┌──
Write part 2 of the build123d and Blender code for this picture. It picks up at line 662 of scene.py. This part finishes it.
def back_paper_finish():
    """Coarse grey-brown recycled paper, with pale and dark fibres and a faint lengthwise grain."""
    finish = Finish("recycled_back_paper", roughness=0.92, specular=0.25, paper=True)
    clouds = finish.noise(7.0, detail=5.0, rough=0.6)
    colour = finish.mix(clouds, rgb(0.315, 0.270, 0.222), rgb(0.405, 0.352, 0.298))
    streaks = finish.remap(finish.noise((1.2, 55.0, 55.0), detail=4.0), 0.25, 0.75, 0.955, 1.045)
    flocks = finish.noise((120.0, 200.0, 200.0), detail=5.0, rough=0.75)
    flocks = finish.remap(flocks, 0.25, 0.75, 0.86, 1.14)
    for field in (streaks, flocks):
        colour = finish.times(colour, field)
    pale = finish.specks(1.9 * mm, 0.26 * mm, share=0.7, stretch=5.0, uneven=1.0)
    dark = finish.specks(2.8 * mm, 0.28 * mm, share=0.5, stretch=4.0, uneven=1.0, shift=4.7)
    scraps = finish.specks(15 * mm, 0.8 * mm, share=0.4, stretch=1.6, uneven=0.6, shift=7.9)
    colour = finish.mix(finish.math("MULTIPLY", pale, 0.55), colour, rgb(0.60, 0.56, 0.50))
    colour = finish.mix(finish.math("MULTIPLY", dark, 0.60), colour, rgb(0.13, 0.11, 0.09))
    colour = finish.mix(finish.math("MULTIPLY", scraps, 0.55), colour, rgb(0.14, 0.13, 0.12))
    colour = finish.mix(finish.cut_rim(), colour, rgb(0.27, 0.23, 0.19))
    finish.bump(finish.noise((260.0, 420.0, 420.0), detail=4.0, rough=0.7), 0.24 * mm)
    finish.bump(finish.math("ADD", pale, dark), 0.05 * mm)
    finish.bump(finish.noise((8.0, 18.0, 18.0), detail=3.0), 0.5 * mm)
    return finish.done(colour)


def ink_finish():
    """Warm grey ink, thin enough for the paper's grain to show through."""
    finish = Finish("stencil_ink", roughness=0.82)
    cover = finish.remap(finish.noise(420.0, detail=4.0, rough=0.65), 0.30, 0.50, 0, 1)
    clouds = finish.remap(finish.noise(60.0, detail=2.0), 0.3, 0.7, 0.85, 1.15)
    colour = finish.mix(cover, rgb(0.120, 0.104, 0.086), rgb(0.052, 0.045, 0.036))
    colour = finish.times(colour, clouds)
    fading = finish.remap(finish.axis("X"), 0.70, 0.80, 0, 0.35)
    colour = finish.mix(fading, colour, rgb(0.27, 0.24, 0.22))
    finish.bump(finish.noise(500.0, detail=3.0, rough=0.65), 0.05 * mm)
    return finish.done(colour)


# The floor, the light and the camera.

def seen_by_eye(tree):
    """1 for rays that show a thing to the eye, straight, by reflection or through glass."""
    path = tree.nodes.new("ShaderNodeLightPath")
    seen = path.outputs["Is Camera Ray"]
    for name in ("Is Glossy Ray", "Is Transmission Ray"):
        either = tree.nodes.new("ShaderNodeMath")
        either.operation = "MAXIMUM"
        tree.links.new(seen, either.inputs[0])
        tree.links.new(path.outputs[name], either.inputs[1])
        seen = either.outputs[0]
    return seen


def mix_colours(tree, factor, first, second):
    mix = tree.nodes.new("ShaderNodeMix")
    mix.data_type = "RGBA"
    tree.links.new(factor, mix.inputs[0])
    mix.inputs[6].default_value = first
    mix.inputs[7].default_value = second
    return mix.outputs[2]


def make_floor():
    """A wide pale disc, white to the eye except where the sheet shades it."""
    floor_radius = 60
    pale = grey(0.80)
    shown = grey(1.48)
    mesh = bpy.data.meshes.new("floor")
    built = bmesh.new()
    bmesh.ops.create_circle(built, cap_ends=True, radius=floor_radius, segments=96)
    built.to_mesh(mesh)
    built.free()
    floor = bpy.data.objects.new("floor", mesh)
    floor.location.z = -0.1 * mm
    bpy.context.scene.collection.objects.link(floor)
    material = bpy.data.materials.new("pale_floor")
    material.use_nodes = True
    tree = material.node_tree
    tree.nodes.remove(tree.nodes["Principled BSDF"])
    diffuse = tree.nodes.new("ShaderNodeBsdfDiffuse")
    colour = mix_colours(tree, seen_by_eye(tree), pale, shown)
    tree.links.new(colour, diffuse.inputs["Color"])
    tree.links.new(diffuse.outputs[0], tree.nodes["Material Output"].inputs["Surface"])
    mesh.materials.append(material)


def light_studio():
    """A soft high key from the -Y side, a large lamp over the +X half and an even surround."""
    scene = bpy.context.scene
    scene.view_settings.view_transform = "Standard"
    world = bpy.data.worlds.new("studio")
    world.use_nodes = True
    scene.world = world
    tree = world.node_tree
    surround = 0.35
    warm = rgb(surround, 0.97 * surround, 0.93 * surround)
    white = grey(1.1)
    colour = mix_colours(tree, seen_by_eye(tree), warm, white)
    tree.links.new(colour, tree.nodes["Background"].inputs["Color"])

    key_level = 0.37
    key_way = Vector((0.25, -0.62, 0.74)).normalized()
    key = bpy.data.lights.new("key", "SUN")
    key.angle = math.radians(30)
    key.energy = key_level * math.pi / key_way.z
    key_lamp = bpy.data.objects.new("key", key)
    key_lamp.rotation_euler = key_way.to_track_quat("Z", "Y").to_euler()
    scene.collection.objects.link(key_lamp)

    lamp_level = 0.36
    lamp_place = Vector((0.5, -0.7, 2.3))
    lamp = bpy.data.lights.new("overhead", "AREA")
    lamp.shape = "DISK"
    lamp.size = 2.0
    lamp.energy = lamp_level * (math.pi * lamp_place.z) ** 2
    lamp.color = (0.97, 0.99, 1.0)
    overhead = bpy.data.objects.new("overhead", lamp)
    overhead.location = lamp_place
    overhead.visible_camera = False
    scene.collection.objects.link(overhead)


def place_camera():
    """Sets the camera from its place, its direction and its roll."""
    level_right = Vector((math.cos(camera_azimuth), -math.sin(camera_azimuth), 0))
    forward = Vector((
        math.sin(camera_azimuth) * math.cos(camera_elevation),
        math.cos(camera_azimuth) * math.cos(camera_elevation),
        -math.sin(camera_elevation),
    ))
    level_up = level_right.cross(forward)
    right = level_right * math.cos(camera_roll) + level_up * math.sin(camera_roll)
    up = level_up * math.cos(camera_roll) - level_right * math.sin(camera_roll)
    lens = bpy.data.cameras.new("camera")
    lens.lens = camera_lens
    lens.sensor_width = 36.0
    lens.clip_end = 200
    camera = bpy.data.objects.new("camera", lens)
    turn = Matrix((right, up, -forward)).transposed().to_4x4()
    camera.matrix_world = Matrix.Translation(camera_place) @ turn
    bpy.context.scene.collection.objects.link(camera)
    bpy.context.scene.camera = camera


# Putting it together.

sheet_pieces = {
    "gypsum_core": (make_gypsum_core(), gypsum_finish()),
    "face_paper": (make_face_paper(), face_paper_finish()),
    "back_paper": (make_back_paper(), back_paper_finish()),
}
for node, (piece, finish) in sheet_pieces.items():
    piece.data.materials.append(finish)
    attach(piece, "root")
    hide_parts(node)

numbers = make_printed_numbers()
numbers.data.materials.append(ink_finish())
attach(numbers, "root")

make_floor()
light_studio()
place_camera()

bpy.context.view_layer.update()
└──
» **STATED PROBLEM**
Repeat the listing exactly, from its first line to its last.

» **RESULT**
Write part 2 of the build123d and Blender code for this picture. It picks up at line 662 of scene.py. This part finishes it.
def back_paper_finish():
    """Coarse grey-brown recycled paper, with pale and dark fibres and a faint lengthwise grain."""
    finish = Finish("recycled_back_paper", roughness=0.92, specular=0.25, paper=True)
    clouds = finish.noise(7.0, detail=5.0, rough=0.6)
    colour = finish.mix(clouds, rgb(0.315, 0.270, 0.222), rgb(0.405, 0.352, 0.298))
    streaks = finish.remap(finish.noise((1.2, 55.0, 55.0), detail=4.0), 0.25, 0.75, 0.955, 1.045)
    flocks = finish.noise((120.0, 200.0, 200.0), detail=5.0, rough=0.75)
    flocks = finish.remap(flocks, 0.25, 0.75, 0.86, 1.14)
    for field in (streaks, flocks):
        colour = finish.times(colour, field)
    pale = finish.specks(1.9 * mm, 0.26 * mm, share=0.7, stretch=5.0, uneven=1.0)
    dark = finish.specks(2.8 * mm, 0.28 * mm, share=0.5, stretch=4.0, uneven=1.0, shift=4.7)
    scraps = finish.specks(15 * mm, 0.8 * mm, share=0.4, stretch=1.6, uneven=0.6, shift=7.9)
    colour = finish.mix(finish.math("MULTIPLY", pale, 0.55), colour, rgb(0.60, 0.56, 0.50))
    colour = finish.mix(finish.math("MULTIPLY", dark, 0.60), colour, rgb(0.13, 0.11, 0.09))
    colour = finish.mix(finish.math("MULTIPLY", scraps, 0.55), colour, rgb(0.14, 0.13, 0.12))
    colour = finish.mix(finish.cut_rim(), colour, rgb(0.27, 0.23, 0.19))
    finish.bump(finish.noise((260.0, 420.0, 420.0), detail=4.0, rough=0.7), 0.24 * mm)
    finish.bump(finish.math("ADD", pale, dark), 0.05 * mm)
    finish.bump(finish.noise((8.0, 18.0, 18.0), detail=3.0), 0.5 * mm)
    return finish.done(colour)


def ink_finish():
    """Warm grey ink, thin enough for the paper's grain to show through."""
    finish = Finish("stencil_ink", roughness=0.82)
    cover = finish.remap(finish.noise(420.0, detail=4.0, rough=0.65), 0.30, 0.50, 0, 1)
    clouds = finish.remap(finish.noise(60.0, detail=2.0), 0.3, 0.7, 0.85, 1.15)
    colour = finish.mix(cover, rgb(0.120, 0.104, 0.086), rgb(0.052, 0.045, 0.036))
    colour = finish.times(colour, clouds)
    fading = finish.remap(finish.axis("X"), 0.70, 0.80, 0, 0.35)
    colour = finish.mix(fading, colour, rgb(0.27, 0.24, 0.22))
    finish.bump(finish.noise(500.0, detail=3.0, rough=0.65), 0.05 * mm)
    return finish.done(colour)


# The floor, the light and the camera.

def seen_by_eye(tree):
    """1 for rays that show a thing to the eye, straight, by reflection or through glass."""
    path = tree.nodes.new("ShaderNodeLightPath")
    seen = path.outputs["Is Camera Ray"]
    for name in ("Is Glossy Ray", "Is Transmission Ray"):
        either = tree.nodes.new("ShaderNodeMath")
        either.operation = "MAXIMUM"
        tree.links.new(seen, either.inputs[0])
        tree.links.new(path.outputs[name], either.inputs[1])
        seen = either.outputs[0]
    return seen


def mix_colours(tree, factor, first, second):
    mix = tree.nodes.new("ShaderNodeMix")
    mix.data_type = "RGBA"
    tree.links.new(factor, mix.inputs[0])
    mix.inputs[6].default_value = first
    mix.inputs[7].default_value = second
    return mix.outputs[2]


def make_floor():
    """A wide pale disc, white to the eye except where the sheet shades it."""
    floor_radius = 60
    pale = grey(0.80)
    shown = grey(1.48)
    mesh = bpy.data.meshes.new("floor")
    built = bmesh.new()
    bmesh.ops.create_circle(built, cap_ends=True, radius=floor_radius, segments=96)
    built.to_mesh(mesh)
    built.free()
    floor = bpy.data.objects.new("floor", mesh)
    floor.location.z = -0.1 * mm
    bpy.context.scene.collection.objects.link(floor)
    material = bpy.data.materials.new("pale_floor")
    material.use_nodes = True
    tree = material.node_tree
    tree.nodes.remove(tree.nodes["Principled BSDF"])
    diffuse = tree.nodes.new("ShaderNodeBsdfDiffuse")
    colour = mix_colours(tree, seen_by_eye(tree), pale, shown)
    tree.links.new(colour, diffuse.inputs["Color"])
    tree.links.new(diffuse.outputs[0], tree.nodes["Material Output"].inputs["Surface"])
    mesh.materials.append(material)


def light_studio():
    """A soft high key from the -Y side, a large lamp over the +X half and an even surround."""
    scene = bpy.context.scene
    scene.view_settings.view_transform = "Standard"
    world = bpy.data.worlds.new("studio")
    world.use_nodes = True
    scene.world = world
    tree = world.node_tree
    surround = 0.35
    warm = rgb(surround, 0.97 * surround, 0.93 * surround)
    white = grey(1.1)
    colour = mix_colours(tree, seen_by_eye(tree), warm, white)
    tree.links.new(colour, tree.nodes["Background"].inputs["Color"])

    key_level = 0.37
    key_way = Vector((0.25, -0.62, 0.74)).normalized()
    key = bpy.data.lights.new("key", "SUN")
    key.angle = math.radians(30)
    key.energy = key_level * math.pi / key_way.z
    key_lamp = bpy.data.objects.new("key", key)
    key_lamp.rotation_euler = key_way.to_track_quat("Z", "Y").to_euler()
    scene.collection.objects.link(key_lamp)

    lamp_level = 0.36
    lamp_place = Vector((0.5, -0.7, 2.3))
    lamp = bpy.data.lights.new("overhead", "AREA")
    lamp.shape = "DISK"
    lamp.size = 2.0
    lamp.energy = lamp_level * (math.pi * lamp_place.z) ** 2
    lamp.color = (0.97, 0.99, 1.0)
    overhead = bpy.data.objects.new("overhead", lamp)
    overhead.location = lamp_place
    overhead.visible_camera = False
    scene.collection.objects.link(overhead)


def place_camera():
    """Sets the camera from its place, its direction and its roll."""
    level_right = Vector((math.cos(camera_azimuth), -math.sin(camera_azimuth), 0))
    forward = Vector((
        math.sin(camera_azimuth) * math.cos(camera_elevation),
        math.cos(camera_azimuth) * math.cos(camera_elevation),
        -math.sin(camera_elevation),
    ))
    level_up = level_right.cross(forward)
    right = level_right * math.cos(camera_roll) + level_up * math.sin(camera_roll)
    up = level_up * math.cos(camera_roll) - level_right * math.sin(camera_roll)
    lens = bpy.data.cameras.new("camera")
    lens.lens = camera_lens
    lens.sensor_width = 36.0
    lens.clip_end = 200
    camera = bpy.data.objects.new("camera", lens)
    turn = Matrix((right, up, -forward)).transposed().to_4x4()
    camera.matrix_world = Matrix.Translation(camera_place) @ turn
    bpy.context.scene.collection.objects.link(camera)
    bpy.context.scene.camera = camera


# Putting it together.

sheet_pieces = {
    "gypsum_core": (make_gypsum_core(), gypsum_finish()),
    "face_paper": (make_face_paper(), face_paper_finish()),
    "back_paper": (make_back_paper(), back_paper_finish()),
}
for node, (piece, finish) in sheet_pieces.items():
    piece.data.materials.append(finish)
    attach(piece, "root")
    hide_parts(node)

numbers = make_printed_numbers()
numbers.data.materials.append(ink_finish())
attach(numbers, "root")

make_floor()
light_studio()
place_camera()

bpy.context.view_layer.update()